Looking forward, does the Minister agree that it is time to introduce a new, temporary classification, as we propose, to provide a means to respond more quickly to emerging new psychoactive substances while enabling specialist input to be provided? Classification should not be seen in isolation. The Government's drugs advice line, FRANK, was initially slow to provide advice on mephedrone because it was not a controlled substance. What systems have been put in place to address that in the future, and more generally what public health campaigns do the Government envisage having on the classification of mephedrone and the message that because a drug is legal does not make it safe?

Mr. Hanson: The answer to the hon. Gentleman's initial question is similar to the one that I gave to the hon. Member for Oxford, West and Abingdon (Dr. Harris), in that as there is a process, that process must be followed. That is done so that we ensure that we do not ban substances that could have a legitimate use, but on the basis of medical advice in accordance with the legal basis for an order. Had I taken the advice of the hon.

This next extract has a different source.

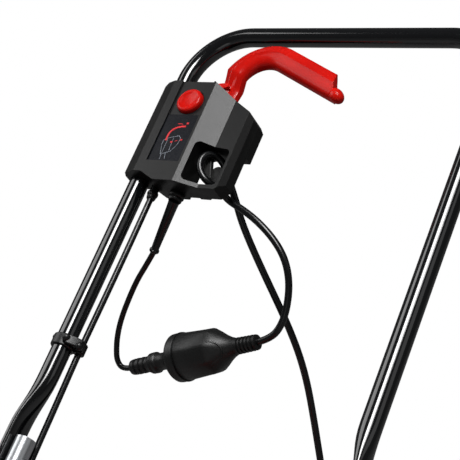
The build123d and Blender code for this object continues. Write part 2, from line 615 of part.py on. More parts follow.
def grass_box():
    def form(inset, low, high):
        slope = radians(FLAP_ANGLE)
        shoulder_y = BOX_FRONT + (BOX_TOP - 205) / tan(slope)
        face = make_face(Polyline(
            (BOX_FRONT, BOX_BOTTOM + 20), (BOX_FRONT, 203), (shoulder_y + 8, BOX_TOP),
            (BOX_REAR - 60, BOX_TOP), (BOX_REAR, BOX_TOP - 50), (BOX_REAR - 12, BOX_BOTTOM + 45), (BOX_REAR - 60, BOX_BOTTOM),
            (BOX_FRONT + 25, BOX_BOTTOM), close=True,
        ))
        if inset:
            face = offset(face, -inset, kind=Kind.INTERSECTION)
        half = BOX_HALF - inset
        plane = Plane(origin=(-half, 0, 0), x_dir=(0, 1, 0), z_dir=(1, 0, 0))
        solid = extrude(plane * face, amount=2 * half)
        return solid & block((-200, 0, low), (200, 700, high))

    mouth = block((-98, BOX_FRONT - 5, 104), (98, BOX_FRONT + 5, 196))
    shell = form(0, 0, BOX_SPLIT) - form(BOX_WALL, 0, BOX_SPLIT + 5) - mouth
    save("grass_box_shell", ON_DECK * shell)
    lid = form(0, BOX_SPLIT + 0.2, 400) - form(BOX_WALL, BOX_SPLIT - 5, 400)
    for number in range(6):
        lid -= block((-90, 350 + 20 * number, BOX_TOP - 5), (-45, 356 + 20 * number, BOX_TOP + 5))
        lid -= block((45, 350 + 20 * number, BOX_TOP - 5), (90, 356 + 20 * number, BOX_TOP + 5))
    save("grass_box_lid", ON_DECK * lid)
    path = FilletPolyline((-55, 0, 0), (-48, 0, 34), (48, 0, 34), (55, 0, 0), radius=12)
    grip = sweep(Plane(origin=path @ 0, z_dir=path % 0) * Circle(7), path=path)
    grip = Pos(0, 430, BOX_TOP + 0.2) * grip & block((-90, 400, BOX_TOP), (90, 460, 400))
    save("grass_box_handle", ON_DECK * grip)


# ---------------------------------------------------------------- cords
def coupling():
    """Mains lead's plug and the extension cord's connector, pushed together."""
    slope = radians(COUPLING_SLOPE)
    axis = Plane(origin=COUPLING_START, x_dir=(0, 1, 0), z_dir=(cos(slope), 0, sin(slope)))

    def turned(points):
        outline = [(r, s) for s, r in points]
        face = make_face(Polyline((0, points[0][0]), *outline, (0, points[-1][0]), close=True))
        return axis * revolve(Plane.XZ * face, axis=Axis.Z)

    plug = turned([
        (0, 6.5), (2, 7.7), (28, 7.7), (30, 11.5), (38, 12), (40, 10.5), (50, 10.5), (60, 19), (64, 22),
    ])
    connector = turned([
        (64.2, 25), (67, 27.5), (76, 27.5), (80, 26), (118, 25), (124, 22), (136, 14), (148, 11.5),
        (150, 9.5), (175, 8),
    ])
    save("appliance_plug", plug)
    save("extension_coupler", connector)


LEAD_ROUTE = [
    (-169, 399.5, 764), (-179, 399.5, 749), (-192, 399.5, 731), (-204, 399, 708), (-215, 399, 684),
    (-221, 399.5, 664), (-223, 400, 648), (-223, 401, 634), (-214.5, 401.5, 625.1), (-201, 401.5, 629),
]
LOOP_ROUTE = [
    (-32.8, 401.5, 677.2), (-16, 402, 683), (-4, 404, 699), (1, 407, 721), (1, 410, 745), (-6, 413, 767),
    (-21, 416, 786), (-42, 418.5, 803), (-64, 422, 815), (-86.5, 425, 824), (-91.5, 415.5, 837),
    (-101, 405, 845.5), (-111, 406.5, 855.5), (-115.5, 412.5, 866.5), (-114, 421.5, 874),
    (-107.5, 430.5, 873), (-99.5, 437, 862.5), (-92, 436.5, 842.5), (-85, 438, 822), (-79, 440, 800),
    (-69, 445.5, 772), (-56, 453, 739), (-43, 461.5, 706), (-33, 469.5, 677), (-25, 477, 648),
    (-20, 484.5, 617), (-17, 491.5, 583), (-13, 496, 548), (-8, 498, 515), (-2, 497, 485),
]
TAIL_ROUTE = [
    (-1.9, 496.98, 484.5), (4, 496, 455), (12, 491, 422), (22, 483, 386), (34, 477, 346), (46, 472, 304),
    (58, 469, 260), (70, 467, 216), (82, 464, 174), (93, 459, 136), (101, 450, 103), (104, 438, 74),
    (103, 425, 50), (102, 412, 34),
]
MOTOR_CABLE_UPPER = [
    (19.5, -200, -6), (19.5, -236, -6), (19, -290, -7), (17.5, -350, -8.5), (15.5, -400, -10),
    (15.5, -434, -10), (14.5, -480, -13), (14.8, -522, -14.8),
]
MOTOR_CABLE_LOWER = [
    (15, -575, -15.8), (14.8, -640, -16.2), (15.2, -720, -16.2), (14.8, -800, -16.2), (15.2, -870, -16.2),
    (17, -920, -16.2),
]
MOTOR_CABLE_TO_HOOD = [
    (-152, -72, 262), (-129, -98, 247), (-108, -130, 233), (-90, -162, 225), (-77, -192, 222),
    (-75, -222, 222),
]


def cords():
    coupling()
    cord("mains_lead", LEAD_ROUTE, LEAD_D)
    cord("ext_cord_loop", LOOP_ROUTE, EXTENSION_D)
    cord("ext_cord_tail", TAIL_ROUTE, EXTENSION_D)
    cord("motor_cable_upper", [in_row(*p) for p in MOTOR_CABLE_UPPER], MOTOR_CABLE_D)
    cord("motor_cable_lower", [in_row(*p) for p in MOTOR_CABLE_LOWER] + MOTOR_CABLE_TO_HOOD, MOTOR_CABLE_D)
    inner, outer = COIL_R
    middle = (inner + outer) / 2
    section = Pos(middle, COIL_HIGH / 2) * RectangleRounded(outer - inner, COIL_HIGH, 14)
    ring = revolve(Plane.XZ * section, axis=Axis.Z)
    save("ext_coil", Pos(*COIL_AT, 0.2) * ring)


def mains_plug():
    body = rod((0, 0, 0), (36, 0, 0), 17) & block((-1, -20, -15), (40, 20, 15))
    body += Pos(-24, 0, 0) * Rot(0, 90, 0) * Cone(5, 9, 24.5, align=BASE)
    for side in (-1, 1):
        body += rod((35, 9.5 * side, 0), (55, 9.5 * side, 0), 2.4)
    x, y, z = PLUG_AT
    save("mains_plug", Pos(COIL_AT[0] + x, COIL_AT[1] + y, COIL_HIGH + z) * body)


upper_handle()
fold_joints()
switch_box()
lock_button()
start_lever()
cable_fittings()
cable_clip()
deck()
tube_screws()
hood()
motor()
running_gear()
rear_flap()
grass_box()
cords()
mains_plug()
print(len(written), "nodes")
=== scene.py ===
"""Corded electric lawn mower: looks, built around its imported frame."""
import json
from math import atan2, cos, pi, radians, sin

import bmesh
import bpy
from bpy.props import FloatProperty, IntProperty, PointerProperty, StringProperty
from mathutils import Matrix, Vector

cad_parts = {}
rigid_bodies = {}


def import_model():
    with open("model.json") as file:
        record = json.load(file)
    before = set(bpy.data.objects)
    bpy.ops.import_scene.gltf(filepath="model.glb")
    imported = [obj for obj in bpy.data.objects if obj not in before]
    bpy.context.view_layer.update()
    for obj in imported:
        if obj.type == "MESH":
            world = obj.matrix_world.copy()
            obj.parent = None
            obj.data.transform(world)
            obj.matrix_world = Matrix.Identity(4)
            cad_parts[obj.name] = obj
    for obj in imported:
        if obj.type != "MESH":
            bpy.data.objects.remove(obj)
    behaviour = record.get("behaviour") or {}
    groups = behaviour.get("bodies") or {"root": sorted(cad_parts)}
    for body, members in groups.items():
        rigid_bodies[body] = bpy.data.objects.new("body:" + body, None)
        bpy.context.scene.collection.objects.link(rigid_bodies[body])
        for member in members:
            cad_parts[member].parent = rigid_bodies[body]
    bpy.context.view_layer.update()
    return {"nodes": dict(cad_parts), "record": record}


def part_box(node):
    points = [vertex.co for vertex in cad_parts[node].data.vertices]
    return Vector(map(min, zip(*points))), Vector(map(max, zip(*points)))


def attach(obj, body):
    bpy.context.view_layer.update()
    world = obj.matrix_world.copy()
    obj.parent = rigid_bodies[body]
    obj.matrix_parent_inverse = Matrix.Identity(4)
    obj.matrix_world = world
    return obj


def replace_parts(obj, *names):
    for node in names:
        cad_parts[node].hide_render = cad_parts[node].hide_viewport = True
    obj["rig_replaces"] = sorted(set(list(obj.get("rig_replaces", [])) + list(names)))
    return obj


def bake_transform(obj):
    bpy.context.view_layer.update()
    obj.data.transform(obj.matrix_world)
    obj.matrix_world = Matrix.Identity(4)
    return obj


bl_info = {
    "name": "Lawn Mower",
    "version": (1, 0, 0),
    "blender": (4, 5, 0),
    "location": "View3D > Sidebar > Mower",
    "description": "Builds a corded electric lawn mower around its frame",
    "category": "Add Mesh",
}

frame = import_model()
MM = 0.001
BODY_OF = {node: body for body, nodes in frame["record"]["behaviour"]["bodies"].items() for node in nodes}
SLOT_OF = {row["node"]: row["material_slot"] for row in frame["record"]["subparts"]}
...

Member for Hornchurch (James Brokenshire), I would have been criticised even more by the hon. Member for Oxford, West and Abingdon for rushing the matter through. We have to do things in accordance with the process that has been set up by my right hon. Friend the Home Secretary and the previous Home Secretary. The matter has been the subject of much consideration and was not delayed by Professor Nutt's resignation. We had a full complement of existing members, who considered this matter and gave their advice. That was relayed verbally to my right hon. Friend yesterday, and he has taken a decision accordingly for debate.

The hon. Gentleman also mentioned what steps we need to take to ensure that this ban is understood widely and that advice is given. In my statement, I indicated that we are placing facts about the use of mephedrone on the FRANK website and we will be distributing a new fact card on the drug so that potential users and suppliers are aware of the ban. The ban will, if approved by both Houses, lead to a potential 14-year maximum jail penalty. We are also issuing health warnings through the public health system. The associated discussions around this order, my right hon. Friend's statement yesterday and the action that we are taking should raise awareness of the dangers of the drug-if they had not been raised already-and show that the Government have taken action on this drug based on legally constituted advice.

Chris Huhne (Eastleigh) (LD): The Liberal Democrats certainly welcome the Government's intention to classify mephedrone, but the Advisory Council on the Misuse of Drugs started looking at the drug a year ago. The Home Secretary must surely accept that, if it were not for his meddling in the work of the ACMD and the subsequent resignation of, among others, Dr. Les King-not any old ACMD member, but the person chairing the council's working group on mephedrone-this harmful and possibly fatal substance could have been banned months ago.